EXERCISE MATERIALS:
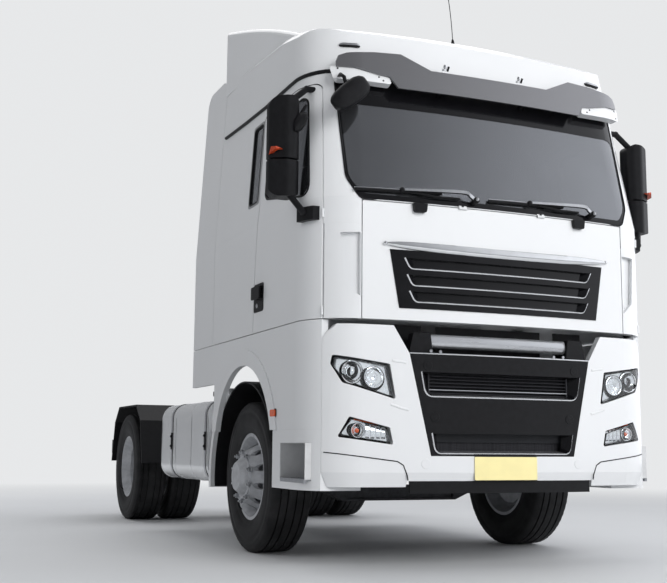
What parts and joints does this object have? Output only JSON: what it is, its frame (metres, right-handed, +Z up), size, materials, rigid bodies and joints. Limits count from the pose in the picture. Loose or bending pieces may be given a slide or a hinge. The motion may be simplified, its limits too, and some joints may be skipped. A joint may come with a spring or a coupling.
{
  "type": "semi truck tractor unit",
  "caption": "Cab-over road tractor unit with steered front wheels, twin rear wheels, tilting cab, opening doors and flap, and a rocking fifth wheel.",
  "frame": {"origin": "on the ground below the middle of the vehicle's length and width", "axes": "+Z up, -Y to the front, +X to the vehicle's left side"},
  "size_m": [2.89, 6.1146, 3.998],
  "materials": {
    "white_paint": "gloss",
    "dark_plastic": "satin",
    "visor_grey": "metallic satin",
    "gloss_black": "gloss",
    "window_glass": "tinted",
    "lamp_glass": "clear lens over chrome",
    "tyre_rubber": "matte",
    "steel_wheel": "satin silver",
    "chassis_paint": "satin",
    "axle_iron": "rough",
    "engine_metal": "rough",
    "radiator_core": "fins",
    "tank_aluminium": "polished",
    "silver_bar": "satin",
    "plate_steel": "greased",
    "tread_plate": "tread",
    "tail_red": "lens",
    "dash_plastic": "grained",
    "seat_fabric": "woven",
    "mattress_fabric": "woven"
  },
  "bodies": {
    "chassis": {"chassis_frame": "chassis_paint", "front_axle_beam": "axle_iron", "leaf_springs": "chassis_paint", "rear_axle": "axle_iron", "propeller_shaft": "axle_iron", "engine_gearbox": "engine_metal", "radiator": "radiator_core", "fuel_tank": "tank_aluminium", "battery_box": "dark_plastic", "exhaust_box": "engine_metal", "front_fenders": "dark_plastic", "fender_panels": "white_paint", "rear_mudguards": "dark_plastic", "deck_plate": "tread_plate", "air_line_stand": "chassis_paint", "fifth_wheel_base": "chassis_paint", "tail_lamps": "tail_red", "bumper": "white_paint", "front_valance": "dark_plastic", "bumper_grille": "gloss_black", "front_lamps": "lamp_glass", "step_bar": "silver_bar", "bumper_beam": "chassis_paint", "step_boxes": "white_paint", "side_skirts": "white_paint"},
    "cab": {"cab_shell": "white_paint", "corner_panels": "white_paint", "cab_glass": "window_glass", "roof": "white_paint", "roof_deflector": "white_paint", "sun_visor": "visor_grey", "side_fairings": "white_paint", "wipers": "dark_plastic", "cab_tilt_arms": "chassis_paint", "front_mirror": "dark_plastic", "dashboard": "dash_plastic", "seats": "seat_fabric", "bunk": "mattress_fabric"},
    "front_flap": {"front_flap": "white_paint", "upper_grille": "gloss_black"},
    "fifth_wheel": {"fifth_wheel_plate": "plate_steel"},
    "door_right": {"door_right": "white_paint", "door_glass_right": "window_glass", "mirror_right": "dark_plastic"},
    "knuckle_right": {"knuckle_right": "axle_iron"},
    "wheel_front_right": {"tyre_front_right": "tyre_rubber", "rim_front_right": "steel_wheel"},
    "wheels_rear_right": {"tyres_rear_right": "tyre_rubber", "rims_rear_right": "steel_wheel"},
    "door_left": {"door_left": "white_paint", "door_glass_left": "window_glass", "mirror_left": "dark_plastic"},
    "knuckle_left": {"knuckle_left": "axle_iron"},
    "wheel_front_left": {"tyre_front_left": "tyre_rubber", "rim_front_left": "steel_wheel"},
    "wheels_rear_left": {"tyres_rear_left": "tyre_rubber", "rims_rear_left": "steel_wheel"}
  },
  "joints": [
    {"name": "steer_right", "type": "hinge", "parent": "chassis", "child": "knuckle_right", "pos_m": [-0.85, -1.56, 0.515], "axis": [0, 0, 1], "range_deg": [-38, 38]},
    {"name": "front_wheel_right_spin", "type": "hinge", "parent": "knuckle_right", "child": "wheel_front_right", "pos_m": [-1.02, -1.56, 0.515], "axis": [1, 0, 0], "continuous": true},
    {"name": "rear_wheels_right_spin", "type": "hinge", "parent": "chassis", "child": "wheels_rear_right", "pos_m": [-0.918, 2.04, 0.515], "axis": [1, 0, 0], "continuous": true},
    {"name": "door_right_swing", "type": "hinge", "parent": "cab", "child": "door_right", "pos_m": [-1.16302, -2.882, 2], "axis": [0, 0, 1], "range_deg": [0, 70]},
    {"name": "steer_left", "type": "hinge", "parent": "chassis", "child": "knuckle_left", "pos_m": [0.85, -1.56, 0.515], "axis": [0, 0, 1], "range_deg": [-38, 38]},
    {"name": "front_wheel_left_spin", "type": "hinge", "parent": "knuckle_left", "child": "wheel_front_left", "pos_m": [1.02, -1.56, 0.515], "axis": [1, 0, 0], "continuous": true},
    {"name": "rear_wheels_left_spin", "type": "hinge", "parent": "chassis", "child": "wheels_rear_left", "pos_m": [0.918, 2.04, 0.515], "axis": [1, 0, 0], "continuous": true},
    {"name": "door_left_swing", "type": "hinge", "parent": "cab", "child": "door_left", "pos_m": [1.16302, -2.882, 2], "axis": [0, 0, -1], "range_deg": [0, 70]},
    {"name": "cab_tilt", "type": "hinge", "parent": "chassis", "child": "cab", "pos_m": [0, -2.86, 1], "axis": [1, 0, 0], "range_deg": [0, 60]},
    {"name": "front_flap_lift", "type": "hinge", "parent": "cab", "child": "front_flap", "pos_m": [0, -3.045, 2.198], "axis": [-1, 0, 0], "range_deg": [0, 80]},
    {"name": "fifth_wheel_rock", "type": "hinge", "parent": "chassis", "child": "fifth_wheel", "pos_m": [0, 1.52, 1.167], "axis": [1, 0, 0], "range_deg": [-12, 12]}
  ],
  "couplings": [
    {"joint": "steer_left", "follows": "steer_right", "ratio": 1}
  ]
}
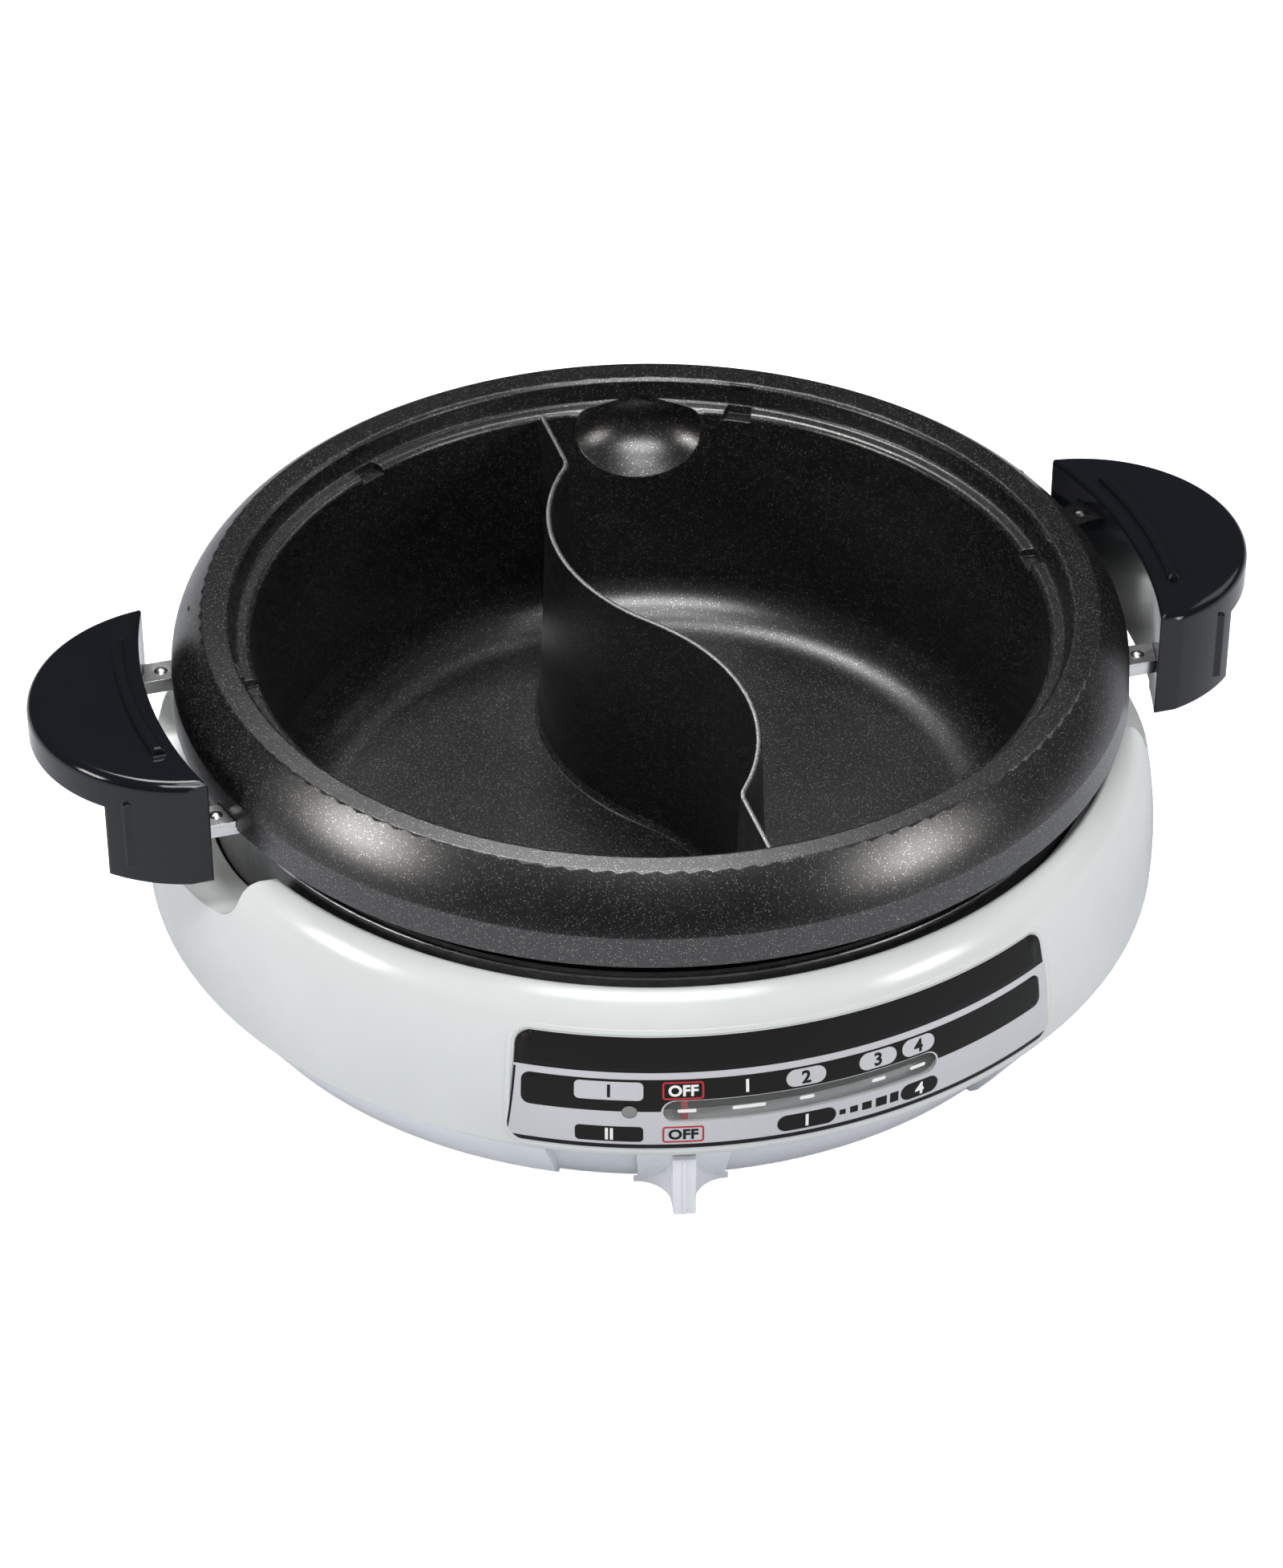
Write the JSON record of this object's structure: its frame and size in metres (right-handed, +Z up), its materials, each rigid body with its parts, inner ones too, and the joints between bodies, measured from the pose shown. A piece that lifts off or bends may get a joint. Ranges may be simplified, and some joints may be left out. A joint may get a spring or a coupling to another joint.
{
  "type": "electric hot pot",
  "caption": "Round electric hot pot: a lift-off dark pan with an S-shaped divider and side handles in a pale base with a curved control panel and a sliding heat lever.",
  "frame": {"origin": "on the table, under the centre of the base", "axes": "+X through the right handle, -Y towards the control panel, +Z up"},
  "size_m": [0.478, 0.3917, 0.145],
  "materials": {
    "pan_coating": "cast aluminium under a charcoal non-stick coating with fine speckle",
    "handle_black": "polished black phenolic",
    "bracket_steel": "brushed",
    "fastener_steel": "bright zinc plate",
    "housing_white": "glossy off-white",
    "cover_white": "semi-gloss cool white",
    "panel_silver": "silver film with black bands",
    "window_clear": "clear, slightly grey",
    "lamp_smoke": "smoked",
    "neon_glass": "clear orange",
    "guard_grey": "heat-proof satin grey",
    "reflector_bright": "bright rolled",
    "heater_sheath": "oxidised sheath",
    "ceramic_cream": "unglazed",
    "spring_steel": "drawn wire",
    "sensor_bright": "turned",
    "shaft_brass": "turned",
    "lever_white": "semi-gloss",
    "flag_red": "signal red",
    "inlet_black": "moulded",
    "pin_metal": "nickelled brass",
    "foot_rubber": "moulded rubber"
  },
  "bodies": {
    "base": {"base_housing": "housing_white", "bottom_cover": "cover_white", "control_panel": "panel_silver", "slot_window": "window_clear", "lamp_lens": "lamp_smoke", "neon_lamp": "neon_glass", "heat_guard": "guard_grey", "reflector_plate": "reflector_bright", "heater_element": "heater_sheath", "heater_clips": "bracket_steel", "pan_rests": "bracket_steel", "thermostat_body": "ceramic_cream", "sensor_sleeve": "fastener_steel", "sensor_spring": "spring_steel", "power_inlet": "inlet_black", "inlet_pins": "pin_metal", "terminal_block": "ceramic_cream", "rubber_feet": "foot_rubber", "cover_screws": "fastener_steel", "reflector_screws": "fastener_steel"},
    "lift_off_pan": {"pan": "pan_coating", "handle_left": "handle_black", "handle_right": "handle_black", "handle_brackets": "bracket_steel", "handle_straps": "bracket_steel", "bracket_rivets": "fastener_steel", "handle_screws": "fastener_steel"},
    "sensor": {"sensor_cap": "sensor_bright"},
    "lever": {"control_lever": "lever_white", "pointer_flag": "flag_red", "lever_arm": "bracket_steel", "thermostat_shaft": "shaft_brass"}
  },
  "joints": [
    {"name": "pan_lift", "type": "slide", "parent": "base", "child": "lift_off_pan", "axis": [0, 0, 1], "range_m": [0, 0.12]},
    {"name": "lever_turn", "type": "hinge", "parent": "base", "child": "lever", "pos_m": [0, 0, 0.03], "axis": [0, 0, 1], "range_deg": [0, 25.9]},
    {"name": "sensor_press", "type": "slide", "parent": "base", "child": "sensor", "axis": [0, 0, 1], "range_m": [-0.003, 0], "stiffness_N_per_m": 400, "springref_m": 0.001, "deforming": ["sensor_spring"]}
  ]
}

TO BE DONE:
Search the lines for the string "rigid" and copy every line that has it.

REPLY TO THE EXERCISE:
What parts and joints does this object have? Output only JSON: what it is, its frame (metres, right-handed, +Z up), size, materials, rigid bodies and joints. Limits count from the pose in the picture. Loose or bending pieces may be given a slide or a hinge. The motion may be simplified, its limits too, and some joints may be skipped. A joint may come with a spring or a coupling.
Write the JSON record of this object's structure: its frame and size in metres (right-handed, +Z up), its materials, each rigid body with its parts, inner ones too, and the joints between bodies, measured from the pose shown. A piece that lifts off or bends may get a joint. Ranges may be simplified, and some joints may be left out. A joint may get a spring or a coupling to another joint.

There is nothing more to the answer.